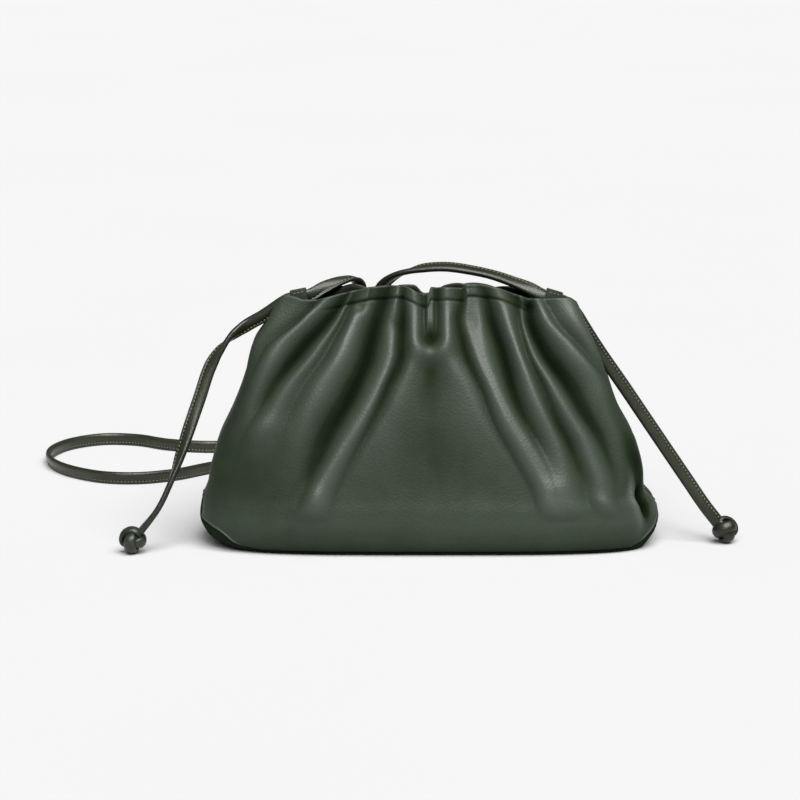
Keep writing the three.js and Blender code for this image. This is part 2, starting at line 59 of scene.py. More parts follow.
def placeCamera():
    camera = bpy.data.cameras.new("camera")
    camera.sensor_width = viewpoint["sensorWidth"]
    camera.lens = viewpoint["focalPixels"] * viewpoint["sensorWidth"] / viewpoint["framePixels"]
    camera.clip_end = 60
    holder = bpy.data.objects.new("camera", camera)
    tilt = viewpoint["elevation"]
    away = Vector((0, -math.cos(tilt), math.sin(tilt)))
    holder.location = viewpoint["target"] + away * viewpoint["distance"]
    holder.rotation_euler = (math.pi / 2 - tilt, 0, 0)
    scene.collection.objects.link(holder)
    scene.camera = holder


placeCamera()


# Node and colour helpers
def linearColour(hexColour):
    parts = [int(hexColour[i:i + 2], 16) / 255 for i in (1, 3, 5)]
    linear = [p / 12.92 if p <= 0.04045 else ((p + 0.055) / 1.055) ** 2.4 for p in parts]
    return (*linear, 1.0)


def setStops(elements, stops):
    while len(elements) < len(stops):
        elements.new(0.5)
    for element, (place, hexColour) in zip(elements, stops):
        element.position = place
        element.color = linearColour(hexColour)


def addNode(tree, kind, settings=None, links=None):
    node = tree.nodes.new(kind)
    for key, value in (settings or {}).items():
        if key == "stops":
            setStops(node.color_ramp.elements, value)
        elif isinstance(key, int) or key in node.inputs:
            node.inputs[key].default_value = value
        else:
            setattr(node, key, value)
    for socket, source in (links or {}).items():
        tree.links.new(source, node.inputs[socket])
    return node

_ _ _

» **Work required**
Give the listing above again, word for word.

» **Answer to this problem**
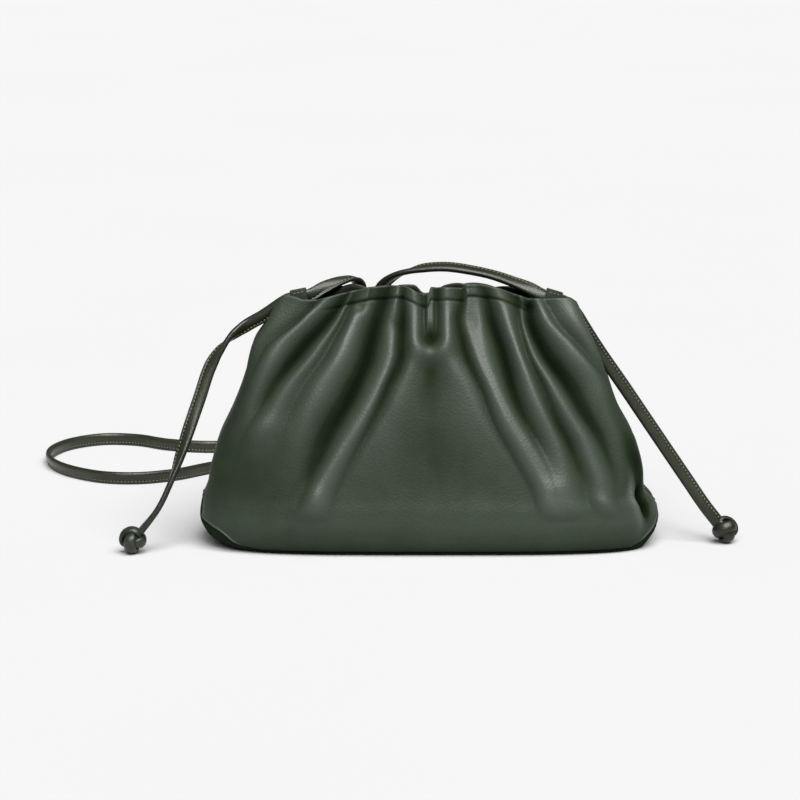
Keep writing the three.js and Blender code for this image. This is part 2, starting at line 59 of scene.py. More parts follow.
def placeCamera():
    camera = bpy.data.cameras.new("camera")
    camera.sensor_width = viewpoint["sensorWidth"]
    camera.lens = viewpoint["focalPixels"] * viewpoint["sensorWidth"] / viewpoint["framePixels"]
    camera.clip_end = 60
    holder = bpy.data.objects.new("camera", camera)
    tilt = viewpoint["elevation"]
    away = Vector((0, -math.cos(tilt), math.sin(tilt)))
    holder.location = viewpoint["target"] + away * viewpoint["distance"]
    holder.rotation_euler = (math.pi / 2 - tilt, 0, 0)
    scene.collection.objects.link(holder)
    scene.camera = holder


placeCamera()


# Node and colour helpers
def linearColour(hexColour):
    parts = [int(hexColour[i:i + 2], 16) / 255 for i in (1, 3, 5)]
    linear = [p / 12.92 if p <= 0.04045 else ((p + 0.055) / 1.055) ** 2.4 for p in parts]
    return (*linear, 1.0)


def setStops(elements, stops):
    while len(elements) < len(stops):
        elements.new(0.5)
    for element, (place, hexColour) in zip(elements, stops):
        element.position = place
        element.color = linearColour(hexColour)


def addNode(tree, kind, settings=None, links=None):
    node = tree.nodes.new(kind)
    for key, value in (settings or {}).items():
        if key == "stops":
            setStops(node.color_ramp.elements, value)
        elif isinstance(key, int) or key in node.inputs:
            node.inputs[key].default_value = value
        else:
            setattr(node, key, value)
    for socket, source in (links or {}).items():
        tree.links.new(source, node.inputs[socket])
    return node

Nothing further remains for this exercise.